PROBLEM: Copy out all the entries word for word.

AVAILABLE DATA:

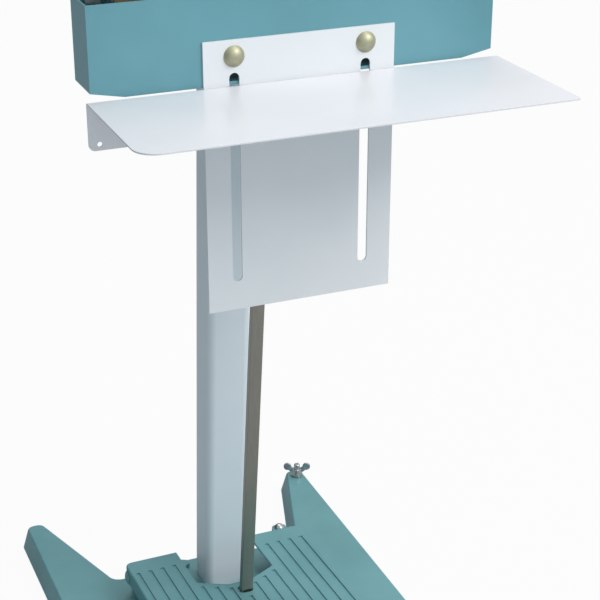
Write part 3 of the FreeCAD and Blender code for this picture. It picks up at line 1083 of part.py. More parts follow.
for x in (BOARD_X - BOARD_WIDTH / 2 + 4, BOARD_X + BOARD_WIDTH / 2 - 4):
    for y in (BOARD_Y - BOARD_LENGTH / 2 + 4, BOARD_Y + BOARD_LENGTH / 2 - 4):
        board_parts.append(rod_z(x, y, 3, BOX_BOTTOM + SHEET, BOARD_LOW + 0.5))
put("timer_board", union(*board_parts))
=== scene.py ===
# %% [markdown]
# # A foot-pedal bag sealer
# The machine stands on a cast butterfly base. A leaning square column carries the sealing head, a
# ground steel bar joins the pedal to the jaw lever, and an enamelled shelf slides on a slotted plate.
# The construction comes from the frame. This notebook gives each piece its finish and its fine form.
#
# The frame is loaded first, and nothing in it is moved. Every length is in metres; MM turns millimetres.

import json
import math

import bpy
from mathutils import Matrix, Vector

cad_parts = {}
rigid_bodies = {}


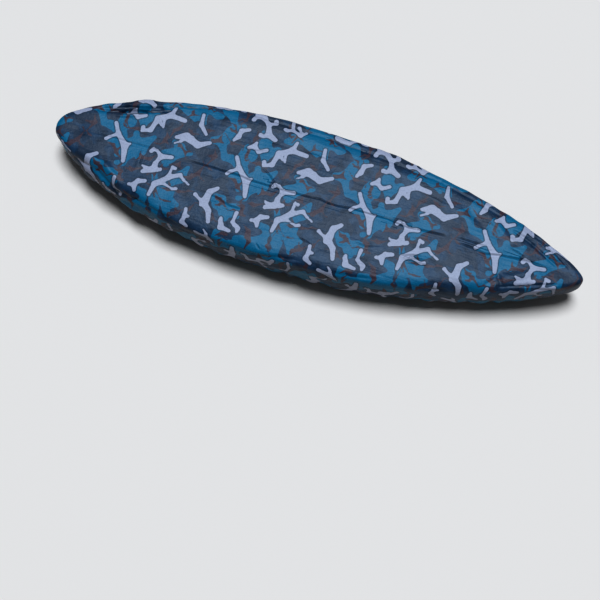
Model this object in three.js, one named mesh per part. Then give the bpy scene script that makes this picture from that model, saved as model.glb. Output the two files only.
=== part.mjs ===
// Fitted storage cover for a small open kayak: one leaf-shaped cloth, laid over the deck, pulled down
// the sides and drawn in under the hull by the elastic in its hem. It is hollow and open underneath.
// Millimetres. +X points to the sharp bow, +Y to port and +Z up. The origin lies against the underside
// of the cloth, at the middle of the deck, where the deck carries the cover.

import * as THREE from "three";

// Cloth
const clothThickness = 2;
const hemThickness = 5;

// Gathers: the folds that the elastic draws in, counted along one side from the stern to the bow
const foldsPerSide = 25;
const columnsPerFold = 4;
const foldShape = [-1, 0.15, 1, 0.15];
const foldSpacingSpread = 0.34;
const foldDepthSpread = 0.45;

// Deck: how round it turns down to the side, a higher power being squarer, and how far the middle crease
// runs towards the tips
const shoulderPower = 5;
const creaseReach = 0.9;
const creaseDepth = 5;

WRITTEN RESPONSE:
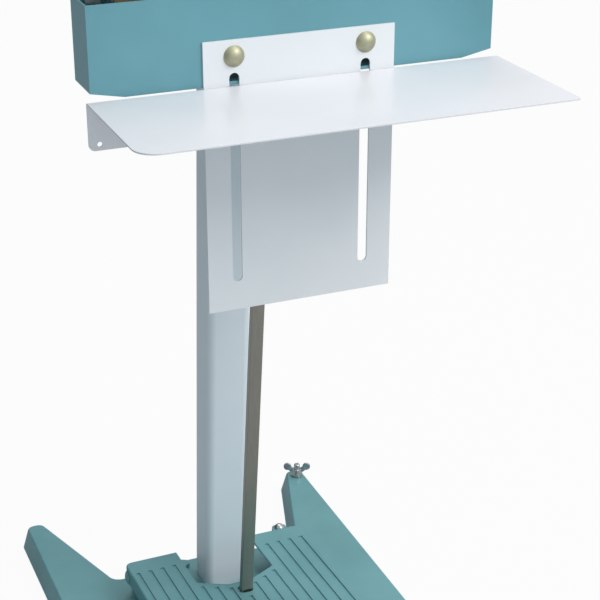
Write part 3 of the FreeCAD and Blender code for this picture. It picks up at line 1083 of part.py. More parts follow.
for x in (BOARD_X - BOARD_WIDTH / 2 + 4, BOARD_X + BOARD_WIDTH / 2 - 4):
    for y in (BOARD_Y - BOARD_LENGTH / 2 + 4, BOARD_Y + BOARD_LENGTH / 2 - 4):
        board_parts.append(rod_z(x, y, 3, BOX_BOTTOM + SHEET, BOARD_LOW + 0.5))
put("timer_board", union(*board_parts))
=== scene.py ===
# %% [markdown]
# # A foot-pedal bag sealer
# The machine stands on a cast butterfly base. A leaning square column carries the sealing head, a
# ground steel bar joins the pedal to the jaw lever, and an enamelled shelf slides on a slotted plate.
# The construction comes from the frame. This notebook gives each piece its finish and its fine form.
#
# The frame is loaded first, and nothing in it is moved. Every length is in metres; MM turns millimetres.

import json
import math

import bpy
from mathutils import Matrix, Vector

cad_parts = {}
rigid_bodies = {}


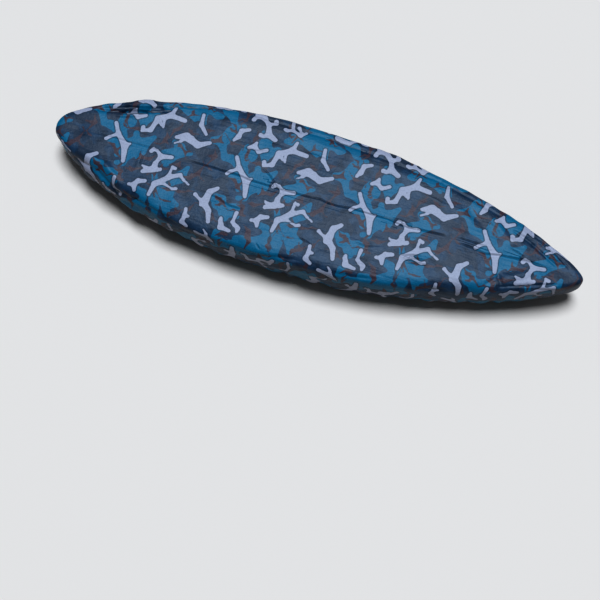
Model this object in three.js, one named mesh per part. Then give the bpy scene script that makes this picture from that model, saved as model.glb. Output the two files only.
=== part.mjs ===
// Fitted storage cover for a small open kayak: one leaf-shaped cloth, laid over the deck, pulled down
// the sides and drawn in under the hull by the elastic in its hem. It is hollow and open underneath.
// Millimetres. +X points to the sharp bow, +Y to port and +Z up. The origin lies against the underside
// of the cloth, at the middle of the deck, where the deck carries the cover.

import * as THREE from "three";

// Cloth
const clothThickness = 2;
const hemThickness = 5;

// Gathers: the folds that the elastic draws in, counted along one side from the stern to the bow
const foldsPerSide = 25;
const columnsPerFold = 4;
const foldShape = [-1, 0.15, 1, 0.15];
const foldSpacingSpread = 0.34;
const foldDepthSpread = 0.45;

// Deck: how round it turns down to the side, a higher power being squarer, and how far the middle crease
// runs towards the tips
const shoulderPower = 5;
const creaseReach = 0.9;
const creaseDepth = 5;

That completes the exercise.